A wide range of lodging house prices were available, depending on how much privacy and common areas they offered, ranging from private rooms, semi-private cubicles (nicknamed "cribs" or "cages"- a reference to the chicken wire that topped the cubicles- they had seven foot walls around a 5 foot by 7 foot space), and the cheapest "flophouse" style lodgings. Most lodging houses had no dining area or restaurant facilities, unless it was in an old hotel. A difference between rooming houses and cheap lodging houses is that rooming houses charged by the week, whereas lodging houses charged for each day, only rarely making weekly tenure available. In major cities, five story or higher rooming houses were common; in smaller cities, three or four stories was the norm. The fairly expensive, 40 cents-per-night lodging house usually had a mattress, chair and clothes hook. The most expensive lodging houses had a little dresser and a basin for water with taps.

A 1913 San Francisco health inspector's report on a 40-cents per night (the top end of the price range) lodging house described it as:

Three-story frame. Saloon on first floor. Thirty-nine rooms [upstairs]. Skylight in hall does not ventilate. Five inside rooms on each floor have window in unventilated hall. One fire escape; one stairway; large hall; four toilets; four baths; twelve stationary basins. Hot water in bath rooms... Many rooms have double beds.

Not all lodging houses were heated, but if heat was available, it would be from hot stoves placed in the hallways. The residents faced "vermin, general filth, and horrific smells", along with "[l]ice, other bedbugs, and mice". The lowest form of lodging house was the flophouse, which typically did not offer beds, providing instead "mattresses or piles of rags with a blanket", hammocks, or simply floor space (with the expectation that renters had their own bedroll). An even lower variant of the flophouse was "unlicensed dives where a lodger could sleep in a corner of a tenement room for 5 cents, or for 3 cents curl up in a sheltered hallway", an approach sometimes used in after-hours theatres.

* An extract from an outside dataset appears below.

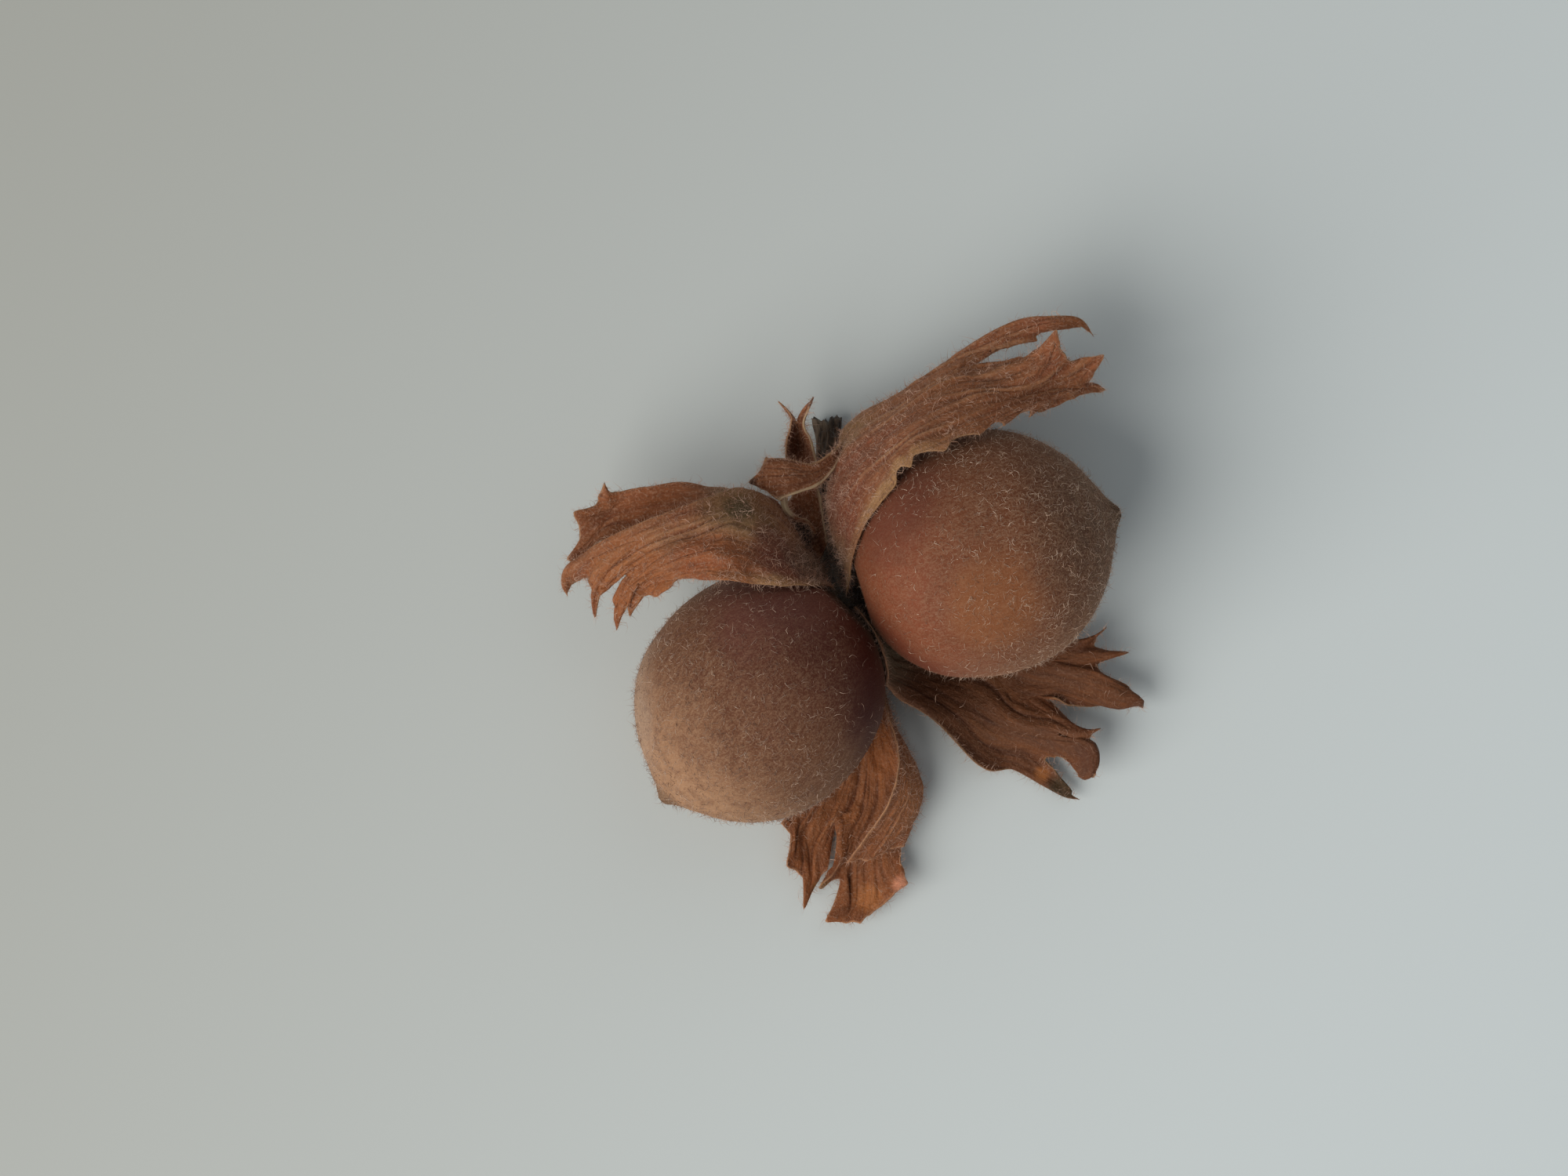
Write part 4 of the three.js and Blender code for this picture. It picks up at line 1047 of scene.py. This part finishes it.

These rough conditions caused concern amongst reformers and activists, who got City Hall and police stations opened up as emergency lodging, an approach that served only a small percentage of the underhoused population. Another effort was municipal lodging houses, such as the building opened in New York City in 1896. At municipal lodging houses, residents got an iron cot and two light meals if they agreed to "interrogation, fumigation, a shower, a promise of docile behavior, and often at least two hours a day chopping wood or cleaning alleys". Some philanthropists opened hotels for lodging house purposes, such as the 1897 Mills Hotel built by Darius O. Mills. In 1913, the Golden West Hotel was built in San Diego to provide low cost lodging for working men. The Salvation Army opened its first mission in 1890s, soon rising to 44 locations across the US where low cost beds and food were available. While the Salvation Army and similar mission lodging houses were cleaner and offered free or very low cost meals and lodging (often "in return for a sermon or prayer meeting"), they had strict rules on behaviour.